Provided material.
--------------------
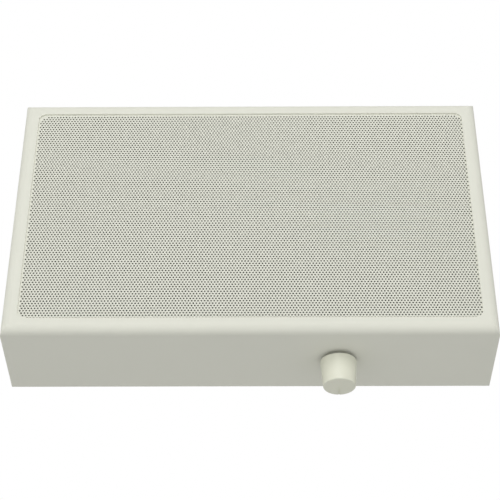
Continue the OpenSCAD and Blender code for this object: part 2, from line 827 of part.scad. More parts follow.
// Back plate: a shallow tray with a rim on three sides and two joggled tongues behind the lip
module back_plate() {
  lip_top = cover_t + lip_h - case_h / 2;
  edge_z = lip_top + 0.5;
  color(zinc) difference() {
    union() {
      difference() {
        intersection() {
          rear_block(plate_shrink, -tab_h, 0);
          union() {
            translate([0, -rim_h, edge_z + case_h]) cube([2 * case_w, 2 * rim_h, 2 * case_h], center = true);
            for (side = [-1, 1])
              translate([side * cover_screw_x, -tab_h / 2, case_h / 2]) cube([tab_w, tab_h, case_h / 4], center = true);
          }
        }
        rear_block(plate_shrink + plate_t, -2 * tab_h, -plate_t);
        translate([-case_w, -2 * tab_h - plate_t, edge_z - rim_h]) cube([2 * case_w, 2 * tab_h, 2 * rim_h]);
        for (x = [-1, 1])
          translate([x * case_w / 2, -tab_h - plate_t, case_h / 2])
            cube([4 * plate_t + 2 * plate_shrink, 2 * tab_h, 4 * plate_t + 2 * plate_shrink], center = true);
        for (side = [-1, 1])
          translate([side * tongue_x - tongue_w / 2 - 1, -plate_t - 1, edge_z - 1])
            cube([tongue_w + 2, plate_t + 2, 5]);
      }
      for (side = [-1, 1]) translate([side * tongue_x, 0, 0]) tongue(lip_top);
    }
    for (x = [-1, 1], z = [-1, 1])
      translate([x * screw_span_x / 2, 1, z * screw_span_z / 2])
        rotate([90, 0, 0]) cylinder(h = plate_t + 2, d = wall_hole_d);
    translate([entry_x, 1, entry_z]) rotate([90, 0, 0]) cylinder(h = plate_t + 2, d = entry_d);
    on_plate(transformer_x, transformer_z) for (side = [-1, 1])
      translate([side * foot_hole_x, 0, -2 * plate_t]) cylinder(h = 3 * plate_t, d = screw_d);
    at_terminal_fixings() translate([0, 0, -2 * plate_t]) cylinder(h = 3 * plate_t, d = fixing_d);
    for (side = [-1, 1])
      at_cover_screw(side) translate([0, 0, -6 * plate_t]) cylinder(h = 8 * plate_t, d = screw_d);
  }
}

// Tongue bent forwards so that it lies in front of the cover's lip
module tongue(lip_top) {
  step = wall_gap + cover_t + tongue_play;
  start = lip_top + 5.5;
  rotate([90, 0, 90]) linear_extrude(tongue_w, center = true) polygon([
    [0, start], [0, start - 1.5], [-step, lip_top + 0.5], [-step, lip_top - lip_h + 1.5],
    [-step - plate_t, lip_top - lip_h + 1.5], [-step - plate_t, lip_top + 1], [-plate_t, start]
  ]);
}

// Grommet: flush with the wall face, with a flange inside the plate
module cable_grommet() {
  color(black) difference() {
    union() {
      on_plate(entry_x, entry_z) translate([0, 0, -plate_t]) cylinder(h = plate_t + 0.5, d = entry_d);
      on_plate(entry_x, entry_z) rotate_extrude() {
        square([entry_d / 2 + 2, grommet_flange]);
        translate([entry_d / 2 + 2, 0]) intersection() {
          circle(grommet_flange);
          square(grommet_flange);
        }
      }
    }
    on_plate(entry_x, entry_z) translate([0, 0, -2 * plate_t]) cylinder(h = 4 * plate_t, d = grommet_bore_d);
  }
}

module cover_screws() {
  color(zinc) for (side = [-1, 1]) at_cover_screw(side) pan_screw(screw_d, cover_t + plate_fit + plate_t + 4);
}

// Clinch nuts under the tabs of the back plate
module cover_nuts() {
  drop = cover_t + plate_fit * cos(side_flare) + plate_t * cos(side_flare);
  color(zinc) for (side = [-1, 1])
    at_cover_screw(side) translate([0, 0, -drop - 3]) ring(screw_d, screw_d / 2, 3);
}

module at_poles() {
  for (i = [0 : poles - 1])
    on_plate(block_x + (i - (poles - 1) / 2) * pole_pitch, block_z) children();
}

module at_terminal_fixings() {
  for (i = [0 : poles - 2])
    on_plate(block_x + (i - (poles - 2) / 2) * pole_pitch, block_z) children();
}

// Terminal block: low between the poles, with a tower over each one
module terminal_body() {
  tower_w = pole_pitch - 3;
  base_h = sleeve_z + sleeve_d / 2 + 0.8;
  color([0.92, 0.92, 0.9]) difference() {
    union() {
      on_plate(block_x, block_z) translate([-poles * pole_pitch / 2, -block_l / 2, 0])
        cube([poles * pole_pitch, block_l, 3]);
      at_poles() translate([-tower_w / 2, -block_l / 2, 0]) cube([tower_w, block_l, base_h]);
      at_poles() cylinder(h = block_h, d = tower_w);
    }
    at_poles() translate([0, block_l, sleeve_z]) rotate([90, 0, 0]) cylinder(h = 2 * block_l, d = sleeve_d);
    at_poles() translate([0, 0, sleeve_z]) cylinder(h = block_h, d = sleeve_d - 0.8);
    at_terminal_fixings() translate([0, 0, -1]) cylinder(h = block_h, d = fixing_d + 0.4);
    at_terminal_fixings() translate([0, 0, 3]) cylinder(h = block_h, r = fixing_d);
  }
}

module terminal_sleeves() {
  sleeve_l = block_l - 2;
  color(brass) at_poles() translate([0, sleeve_l / 2, sleeve_z]) rotate([90, 0, 0]) difference() {
    ring(sleeve_d / 2, sleeve_bore_d / 2, sleeve_l);
    translate([0, 0, sleeve_l / 2]) rotate([-90, 0, 0]) cylinder(h = sleeve_d, r = 1.25);
  }
}

module terminal_screws() {
  top_z = block_h - 2.5;
  tip_z = sleeve_z + sleeve_bore_d / 2;
  color(zinc) at_poles() difference() {
    union() {
      translate([0, 0, top_z - 2]) cylinder(h = 2, r = sleeve_d / 2 - 0.4);
      translate([0, 0, tip_z]) cylinder(h = top_z - tip_z - 1, r = 1.25);
    }
    translate([-sleeve_d / 2, -0.3, top_z - 0.8]) cube([sleeve_d, 0.6, 2]);
  }
}

module terminal_fixings() {
  color(zinc) at_terminal_fixings() translate([0, 0, 3]) pan_screw(fixing_d, 3 + plate_t);
}

// Feed pair: from the terminal block to the winding's upper side
module feed_wires() {
  coil_z = transformer_z + winding_reach() - solder_lap;
  color([0.6, 0.1, 0.1]) for (i = [0, 1]) {
    from_x = block_x + (i - (poles - 1) / 2) * pole_pitch;
    to_x = transformer_x + lead_pitch / 2 - lead_pitch * i;
    rise = coil_z + feed_rise - feed_step * i;
    wire([
      [from_x, -plate_t - sleeve_z, block_z + block_l / 2 - 4],
      [from_x, -plate_t - sleeve_z, rise],
      [to_x, -core_h / 2 - plate_t, rise],
      [to_x, -core_h / 2 - plate_t, coil_z]
    ], wire_d);
  }
}

// Control pair: from the winding's lower side to the volume control
module control_wires() {
  coil_z = transformer_z - winding_reach() + solder_lap;
  color([0.1, 0.1, 0.5]) for (i = [0, 1]) {
    from = [transformer_x + lead_pitch * (i - 0.5), -core_h / 2 - plate_t, coil_z];
    to = tag_tip(i) + [0, tag_lap, 0];
    wire([from, from + [0, -2, -control_run], to + [0, 0, control_run], to], wire_d);
  }
}

// Driver pair: from the volume control to the driver's tags
module driver_wires() {
  color([0.2, 0.2, 0.2]) for (i = [0, 1]) {
    side = 2 * i - 1;
    from = tag_tip(i - 1) - [0, tag_lap, 0];
    to = [driver_x + driver_r - 7.6 + tag_lap, driver_front + basket_t + 6, side * 6];
    wire([from, from + [0, 0, driver_rise], to + [0, driver_back, -driver_drop], to], wire_d);
  }
}

// How far the winding stands above and below the transformer's middle
function winding_reach() = (core_stack + (core_w - 2 * core_leg) - 2) / 2;
// Place on one of the control's tags where a wire is soldered
function tag_tip(i) = [
  knob_x + i * tag_pitch,
  -knob_y - (body_end - wafer_t - 3) * sin(side_flare),
  knob_y * tan(side_flare) - case_h / 2 - (body_end - wafer_t - 3) * cos(side_flare)
];

front_cover();
grille_sheet();
grille_cloth();
baffle_board();
board_angles();
board_screws();
driver_basket();
driver_gasket();
driver_bolts();
driver_nuts();
surround();
paper_cone();
dust_cap();
coil_former();
voice_coil();
spider();
front_plate();
ring_magnet();
magnet_yoke();
driver_tags();
tinsel_leads();
transformer_core();
transformer_bobbin();
transformer_winding();
transformer_clamp();
transformer_screws();
control_body();
control_tags();
control_lock_washer();
control_washer();
control_nut();
control_shaft();
volume_knob();
back_plate();
cable_grommet();
cover_screws();
cover_nuts();
terminal_body();
terminal_sleeves();
terminal_screws();
terminal_fixings();
feed_wires();
control_wires();
driver_wires();
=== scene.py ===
"""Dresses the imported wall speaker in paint, perforated steel, cloth and plated metal, in its studio."""

import json
import math

import bmesh
import bpy
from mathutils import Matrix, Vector


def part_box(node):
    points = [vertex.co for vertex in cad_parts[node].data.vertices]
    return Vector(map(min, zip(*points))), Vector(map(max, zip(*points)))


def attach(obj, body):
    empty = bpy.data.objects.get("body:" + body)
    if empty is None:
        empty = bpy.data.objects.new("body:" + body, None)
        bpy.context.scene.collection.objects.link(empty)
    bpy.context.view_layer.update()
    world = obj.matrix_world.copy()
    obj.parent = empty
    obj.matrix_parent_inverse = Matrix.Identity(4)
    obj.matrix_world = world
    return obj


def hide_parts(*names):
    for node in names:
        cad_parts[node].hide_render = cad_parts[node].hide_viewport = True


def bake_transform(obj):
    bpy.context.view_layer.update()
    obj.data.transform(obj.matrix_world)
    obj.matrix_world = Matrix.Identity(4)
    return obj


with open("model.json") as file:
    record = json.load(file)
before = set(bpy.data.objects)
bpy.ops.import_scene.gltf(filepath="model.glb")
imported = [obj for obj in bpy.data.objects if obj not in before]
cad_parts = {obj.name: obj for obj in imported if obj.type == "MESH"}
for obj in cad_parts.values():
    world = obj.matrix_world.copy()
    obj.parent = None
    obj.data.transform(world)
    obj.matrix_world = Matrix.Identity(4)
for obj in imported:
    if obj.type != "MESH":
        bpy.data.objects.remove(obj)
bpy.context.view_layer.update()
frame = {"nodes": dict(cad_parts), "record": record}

bl_info = {
    "name": "Wall speaker finish",
    "version": (1, 0, 0),
    "blender": (4, 5, 0),
    "location": "3D View > Sidebar > Speaker",
    "description": "Dresses a wall speaker in paint, perforated steel, cloth and plated metal",
    "category": "Object",
}

MM = 0.001
ROW_RATIO = math.sqrt(3) / 2
WHITE = (1.0, 1.0, 1.0, 1.0)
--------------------
Problem details. Going down the listing above, begin printing at the line with "cad_parts[node].hide_render = cad_parts[node].hide_viewport" and finish with the line with "obj.data.transform(world)", exactly as they appear.

Task output.
        cad_parts[node].hide_render = cad_parts[node].hide_viewport = True


def bake_transform(obj):
    bpy.context.view_layer.update()
    obj.data.transform(obj.matrix_world)
    obj.matrix_world = Matrix.Identity(4)
    return obj


with open("model.json") as file:
    record = json.load(file)
before = set(bpy.data.objects)
bpy.ops.import_scene.gltf(filepath="model.glb")
imported = [obj for obj in bpy.data.objects if obj not in before]
cad_parts = {obj.name: obj for obj in imported if obj.type == "MESH"}
for obj in cad_parts.values():
    world = obj.matrix_world.copy()
    obj.parent = None
    obj.data.transform(world)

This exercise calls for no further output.